Se “The Marked Ones” (2014), era un horror con una sua
storia indipendente, che solo negli ultimi cinque minuti finali per puzza, si
riagganciava alla saga di “Paranormal Activity”, questo nuovo film parla ancora
di famiglia (come tutti i film della saga), ma cerca di svecchiare la formula,
per altro mescolandola con quella del found footage, infatti per certi versi mi
ha ricordato più V/H/S/ che la saga nata dalle bevande energetiche di Oren
Peli.
“Cercavo un posto per fare la cacca, ma questi continuano ad inquadrarmi”
 
Jason Blum ha affidato la regia a William Eubank, regista
di Underwater (che lo avevo detto che
sarebbe tornato) che al netto della solita storia, popolata da personaggi
parecchio toncoloni, che puntualmente si infilano nei casini invece di scappare
alla prima situazione propizia, firma un film dove alla faccia dell’effetto mal
di mare tipico dei found footage, ogni azione per quanto concitata risulta
sempre estremamente chiara e comprensibile.

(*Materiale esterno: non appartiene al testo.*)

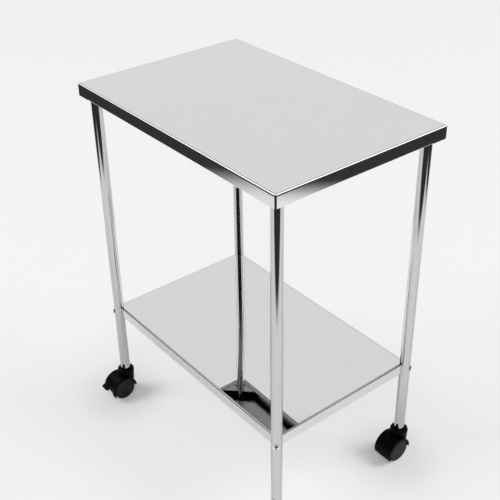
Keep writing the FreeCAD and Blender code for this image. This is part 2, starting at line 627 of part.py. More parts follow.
def brake_pedal(corner):
    """A brake pedal: a boss on its pin, an arm, a curved face in the back of the hood and a tab for the foot."""
    body = new_body(f"brake_pedal_{corner}")
    axle_y, axle_z = "-axle_trail", "wheel_radius"
    disc = new_sketch(body, f"pedal_disc_{corner}", "YZ_Plane")
    circle(disc, "pedal_radius", axle_y, axle_z)
    pad(body, f"pedal_face_{corner}", disc, "pedal_width", symmetric=True)
    hollow = new_sketch(body, f"pedal_hollow_plan_{corner}", "YZ_Plane")
    circle(hollow, "pedal_radius - pedal_thickness", axle_y, axle_z)
    pocket(body, f"pedal_hollow_{corner}", hollow, "2 * pedal_width", symmetric=True)
    rest = new_sketch(body, f"pedal_trim_plan_{corner}", "YZ_Plane")
    outline(rest, [
        (axle_y, axle_z),
        (f"{axle_y} - 2 * hood_radius * cos(pedal_top)", f"{axle_z} + 2 * hood_radius * sin(pedal_top)"),
        (axle_y, f"{axle_z} + 3 * hood_radius"),
        (f"{axle_y} + 3 * hood_radius", f"{axle_z} + 3 * hood_radius"),
        (f"{axle_y} + 3 * hood_radius", f"{axle_z} - 3 * hood_radius"),
        (f"{axle_y} - 3 * hood_radius", f"{axle_z} - 3 * hood_radius"),
        (f"{axle_y} - 2 * hood_radius * cos(pedal_foot)", f"{axle_z} + 2 * hood_radius * sin(pedal_foot)"),
    ])
    pocket(body, f"pedal_trim_{corner}", rest, "2 * pedal_width", symmetric=True)
    arm = new_sketch(body, f"pedal_arm_plan_{corner}", "YZ_Plane")
    into_face = "(pedal_top - 4)"
    inner_radius = "(pedal_radius - pedal_thickness)"
    outline(arm, [
        ("pin_y", "pin_z + pedal_boss / 2"),
        (f"{axle_y} - pedal_radius * cos(pedal_top)", f"{axle_z} + pedal_radius * sin(pedal_top)"),
        (f"{axle_y} - pedal_radius * cos{into_face}", f"{axle_z} + pedal_radius * sin{into_face}"),
        (f"{axle_y} - {inner_radius} * cos{into_face}", f"{axle_z} + {inner_radius} * sin{into_face}"),
        ("pin_y", "pin_z - pedal_boss / 2"),
    ])
    pad(body, f"pedal_arm_{corner}", arm, "pedal_width", symmetric=True)
    boss = new_sketch(body, f"pedal_boss_plan_{corner}", "YZ_Plane")
    circle(boss, "pedal_boss / 2", "pin_y", "pin_z")
    pad(body, f"pedal_boss_{corner}", boss, "pedal_width", symmetric=True)
    upper, lower = f"{axle_z} + tab_rise", f"{axle_z} + tab_rise - pedal_thickness"
    tip = f"{axle_y} - tab_reach"
    neck = new_sketch(body, f"tab_neck_plan_{corner}", "YZ_Plane")
    outline(neck, [
        (f"{axle_y} - tab_root", upper),
        (f"{axle_y} - tab_start", upper),
        (f"{axle_y} - tab_start", lower),
        (f"{axle_y} - tab_root", lower),
    ])
    pad(body, f"tab_neck_{corner}", neck, "pedal_width", symmetric=True)
    tab = new_sketch(body, f"tab_plan_{corner}", "YZ_Plane")
    outline(tab, [
        (f"{axle_y} - tab_start", upper),
        (tip, f"{upper} - tab_fall"),
        (tip, f"{lower} - tab_fall + pedal_thickness / 4"),
        (f"{axle_y} - tab_start", lower),
    ])
    pressed = pad(body, f"tab_{corner}", tab, "tab_width", symmetric=True)
    doc.recompute()
    back = pressed.Shape.BoundBox.YMin
    is_tip = lambda edge: edge.BoundBox.YMax < back + 0.01 and edge.BoundBox.ZLength > 1
    round_edges(body, f"tab_corners_{corner}", pressed, "pedal_thickness", is_tip)
    bore = new_sketch(body, f"pedal_bore_plan_{corner}", "YZ_Plane")
    circle(bore, "pin_diameter / 2 + pin_fit", "pin_y", "pin_z")
    pocket(body, f"pedal_bore_{corner}", bore, "2 * pedal_width", symmetric=True)
    return at_leg(body, corner)


def brake_pin(corner):
    """The pin of a brake pedal, pressed into the cheeks of the web."""
    pin = part("Cylinder", f"brake_pin_{corner}", Radius="pin_diameter / 2", Height="web_thickness")
    side_x, side_y = CORNERS[corner]
    start = f"{side_x} * leg_x - web_thickness / 2"
    return place(pin, start, f"{side_y} * leg_y + pin_y", "pin_z", turn="90", axis=(0, 1, 0))


def caster_axle(corner):
    """A plain steel axle, pressed into the web of the hood."""
    axle = part("Cylinder", f"caster_axle_{corner}", Radius="axle_diameter / 2",
                Height="2 * (wheel_end - face_wall)")
    side_x, side_y = CORNERS[corner]
    start = f"{side_x} * leg_x - (wheel_end - face_wall)"
    return place(axle, start, f"{side_y} * leg_y - axle_trail", "wheel_radius", turn="90", axis=(0, 1, 0))


def at_axle(item, corner, side):
    """Put a wheel piece, made with its face towards +X, on the left or right end of an axle."""
    return at_leg(item, corner, "wheel_radius", y_offset="-axle_trail", turn="0" if side == "right" else "180")


def wheel(corner, side):
    """A moulded wheel: hub, ribs, rim and a crowned face that hides the end of the axle."""
    name = f"{corner}_{side}"
    body = new_body(f"wheel_{name}")
    profile = new_sketch(body, f"wheel_profile_{name}", "XY_Plane")
    bore = "axle_diameter / 2 + axle_fit"
    back_of_face = "wheel_end - face_wall + axle_fit"
    outline(profile, [
        ("wheel_start", bore),
        ("wheel_start", "hub_diameter / 2"),
        ("wheel_end - face_wall", "hub_diameter / 2"),
        ("wheel_end - face_wall", "tread_seat - rim_wall"),
        ("wheel_start + web_gap", "tread_seat - rim_wall"),
        ("wheel_start + web_gap", "tread_seat"),
        ("wheel_end - face_step", "tread_seat"),
        ("wheel_end", "tread_seat - face_step"),
        ("wheel_end + face_crown", "hub_diameter / 2"),
        ("wheel_end + face_crown", "0"),
        (back_of_face, "0"),
        (back_of_face, bore),
    ])
    turned = revolve(body, f"wheel_turned_{name}", profile, "H_Axis")
    rib_plan = new_sketch(body, f"rib_plan_{name}", "YZ_Plane", "wheel_start + 2 * web_gap")
    outline(rib_plan, [
        ("-rib_thickness / 2", "hub_diameter / 2 - 0.5"),
        ("rib_thickness / 2", "hub_diameter / 2 - 0.5"),
        ("rib_thickness / 2", "tread_seat - rim_wall + 0.5"),
        ("-rib_thickness / 2", "tread_seat - rim_wall + 0.5"),
    ])
    rib_length = "wheel_end - face_wall / 2 - (wheel_start + 2 * web_gap)"
    rib = pad(body, f"rib_{name}", rib_plan, rib_length)
    doc.recompute()
    ribs = body.newObject("PartDesign::PolarPattern", f"ribs_{name}")
    ribs.Originals = [rib]
    ribs.Axis = (origin_item(body, "X_Axis"), [""])
    ribs.Angle = 360
    bind(ribs, Occurrences="rib_count")
    body.Tip = ribs
    doc.recompute()
    if ribs.Shape.Volume <= turned.Shape.Volume:
        raise RuntimeError(f"{body.Label}: the ribs add nothing")
    return at_axle(body, corner, side)


def tread(corner, side):
    """The soft tread band on a wheel, with rounded shoulders."""
    name = f"{corner}_{side}"
    body = new_body(f"tread_{name}")
    profile = new_sketch(body, f"tread_profile_{name}", "XY_Plane")
    first, last = "wheel_start + web_gap", "wheel_end - face_step"
    outline(profile, [
        (first, "tread_seat"),
        (first, "wheel_radius"),
        (last, "wheel_radius"),
        (last, "tread_seat"),
    ])
    band = revolve(body, f"tread_band_{name}", profile, "H_Axis")
    doc.recompute()
    half = band.Shape.BoundBox.YMax
    is_shoulder = lambda edge: edge.BoundBox.XLength < 1e-4 and edge.BoundBox.YMax > half - 0.1
    round_edges(body, f"tread_shoulders_{name}", band, "tread_round", is_shoulder)
    return at_axle(body, corner, side)


def build():
    """Every named piece of the table."""
    pieces = [top_shelf(), lower_shelf()]
    for corner in CORNERS:
        pieces += [top_gusset(corner), leg(corner), shelf_saddle(corner)]
    pieces.append(fastener_group("shelf_bolts", [shelf_bolt(corner) for corner in CORNERS]))
    pieces.append(fastener_group("shelf_nuts", [shelf_nut(corner) for corner in CORNERS]))
    for corner in CORNERS:
        pieces += [tube_insert(corner), caster_stem(corner), swivel_washer(corner)]
        pieces += [caster_hood(corner), caster_axle(corner)]
        for side in ("left", "right"):
            pieces += [wheel(corner, side), tread(corner, side)]
        if corner in BRAKED:
            pieces += [brake_pedal(corner), brake_pin(corner)]
    return pieces


def check(pieces):
    """Stop on any failed feature or faulty solid."""
    for item in doc.Objects:
        if "Invalid" in item.State or "Error" in item.State:
            raise RuntimeError(f"{item.Label} failed: {item.State}")
    for piece in pieces:
        if piece.Shape.isNull() or not piece.Shape.isValid():
            raise RuntimeError(f"{piece.Label} has no valid shape")


def write(pieces):
    os.makedirs("parts", exist_ok=True)
    for piece in pieces:
        piece.Shape.exportStep(f"parts/{piece.Label}.step")


table = build()
doc.recompute()
check(table)
write(table)
print(len(table), "pieces written")
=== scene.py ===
import math

import bpy
from bpy.props import FloatProperty, FloatVectorProperty, IntProperty, PointerProperty
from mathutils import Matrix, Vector


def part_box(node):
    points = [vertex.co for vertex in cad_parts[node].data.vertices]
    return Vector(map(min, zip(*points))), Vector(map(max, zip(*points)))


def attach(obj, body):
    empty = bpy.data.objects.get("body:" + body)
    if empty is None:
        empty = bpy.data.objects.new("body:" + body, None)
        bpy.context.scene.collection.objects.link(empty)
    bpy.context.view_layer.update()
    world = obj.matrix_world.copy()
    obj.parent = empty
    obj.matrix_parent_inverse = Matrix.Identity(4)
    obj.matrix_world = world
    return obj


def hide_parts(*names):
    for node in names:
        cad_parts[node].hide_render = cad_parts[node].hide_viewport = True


bl_info = {
    "name": "Hospital auxiliary table",
    "version": (1, 0, 0),
    "blender": (4, 5, 0),
    "location": "View3D > Sidebar > Auxiliary table",
    "description": "Polished steel trays, tube legs and twin wheel casters of a hospital auxiliary table",
    "category": "Object",
}

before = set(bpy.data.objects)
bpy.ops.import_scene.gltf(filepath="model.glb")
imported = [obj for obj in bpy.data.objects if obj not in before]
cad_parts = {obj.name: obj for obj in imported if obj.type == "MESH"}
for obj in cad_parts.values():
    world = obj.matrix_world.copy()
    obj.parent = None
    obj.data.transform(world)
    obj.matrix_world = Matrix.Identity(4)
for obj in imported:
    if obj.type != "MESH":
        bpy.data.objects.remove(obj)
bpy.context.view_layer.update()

CORNERS = ("front_left", "front_right", "back_right", "back_left")
SIDES = ("left", "right")
BRAKED = ("front_left", "front_right")


def centre(name):
    """The middle of a solid of the frame."""
    low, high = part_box(name)
    return (low + high) / 2


def half_size(name):
    """Half the size of a solid of the frame, along each axis."""
    low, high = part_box(name)
    return (high - low) / 2


def leg_axis(corner):
    """The middle of a leg, on the floor."""
    middle = centre(f"leg_{corner}")
    return Vector((middle.x, middle.y, 0))


def axle_centre(corner):
    """The middle of a caster's axle."""
    return centre(f"caster_axle_{corner}")


# Sizes and colours that can be set

def length(name, description, default):
    return FloatProperty(name=name, description=description, default=default, min=0, unit="LENGTH", subtype="DISTANCE",
                         precision=5)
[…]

Il dramma del perdere le lenti a contatto.
 
Eubank dirige il suo film utilizzando le stesse macchina
da presa dei cineasti protagonisti della storia, questo gli permette di potersi
giocare un “rallenty” in una delle scene più ad effetto del film, perché è
piuttosto chiara la volontà di provare ad esplorare nuove soluzioni per la saga. Pur
continuando a parlare di famiglia e di maledizioni, sempre in un ambiente
chiuso (in questo caso la comunità Amish), Eubank gira molte scene all’aperto e
anche di giorno, ma la volontà di rottura dello schema sta anche nel suo
tradimento della tecnica del found footage, generosamente sporcata dal caro
vecchio montaggio cinematografico che aiuta il regista a portare in scena un
finale gustosamente anarchico per un film in cui la parte migliore alla fine è
proprio la regia, il che in un found footage, per di più associato alla saga di
“Paranormal Activity” non è proprio la normalità ma anche la prova del talento
di William Eubank, che dal punto di vista visivo non è davvero secondo a
nessuno, certo se poi gli affidassero anche una sceneggiatura e una storia come
si deve su cui lavorare sarebbe meglio per tutti, lui per primo.